The conditional independence criterion can be expressed as follows:

Δ H = H (X) - H (X | Y) = H (X) - \sum_{k} P (Y = y_{k}) H (X | Y = y_{k})

(19)

In the near-conditional-independence scenario

H (X | Y = y_{k})

lies in the immediate neighborhood of

H (X)

and can be approximated by the series expansion as above, leading to the expression

\begin{matrix} Δ H = H (X) - \sum_{k} P (Y = y_{k}) \times \\ \times (H (X) + \nabla H (X) \cdot h_{k} + \frac{1}{2} h_{k}^{T} \cdot D^{2} H (X) \cdot h_{k} + R (P (X), h_{k})) \end{matrix}

(20)

where the perturbation

h_{k} = (0, \dots, 0, r_{k}, 0, \dots, 0, - r_{k}, 0, \dots, 0)

is now defined in terms of the smallest event variation

r_{k} = 1 / N_{k}

that corresponds to the observations conditioned on the event

(Y = y_{k})

with the sample count

N_{k}

. Subsequent simplification leaves the expression containing only the terms proportional to

h_{k}

Δ H = - \sum_{k} P (Y = y_{k}) (\nabla H (X) \cdot h_{k} + \frac{1}{2} h_{k}^{T} \cdot D^{2} H (X) \cdot h_{k} + R (P (X), h_{k}))

(21)

Substituting the appropriate bounds for the individual terms of the expansion one can now obtain the bounds for the effect that the sampling error has on the independence criterion in the near-conditional-independence scenario:

\begin{matrix} Δ H \leq - \sum_{k} (- r_{k} log ((1 - r_{k}) / r_{k}) - r_{k} - r_{k} (1 + π^{2} / 24)) P (Y = y_{k}) \\ = \sum_{k} (log (N_{k} - 1) + 2 + π^{2} / 24) / N \end{matrix}

(22)

and

\begin{matrix} Δ H \geq - \sum_{k} (- r_{k} log (r_{k} / (1 - r_{k})) - r_{k}^{2} / (1 - r_{k}) + r_{k} π^{2} / 24) P (Y = y_{k}) \\ = \sum_{k} (- log (N_{k} - 1) + 1 / (N_{k} - 1) - 1) / N \end{matrix}

(23)

where

r_{k} = 1 / N_{k}

and

P (Y = y_{k}) = N_{k} / N

are the maximum likelihood estimates.

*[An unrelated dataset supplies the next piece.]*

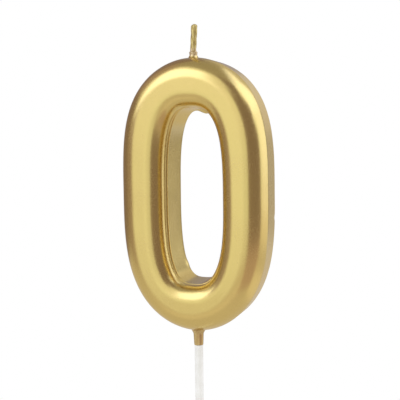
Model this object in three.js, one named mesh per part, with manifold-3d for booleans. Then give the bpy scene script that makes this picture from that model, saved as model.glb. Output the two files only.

We will not concern ourselves with obtaining tighter or more general bounds for now, although this approach clearly makes it possible.

Noting that, in general,

Δ H \geq 0

, and that the obtained above lower bound is negative, i.e.

\sum_{k} (- log (N_{k} - 1) + 1 / (N_{k} - 1) - 1) / N \leq 0

(24)

we can safely exclude the lower bound from consideration for now.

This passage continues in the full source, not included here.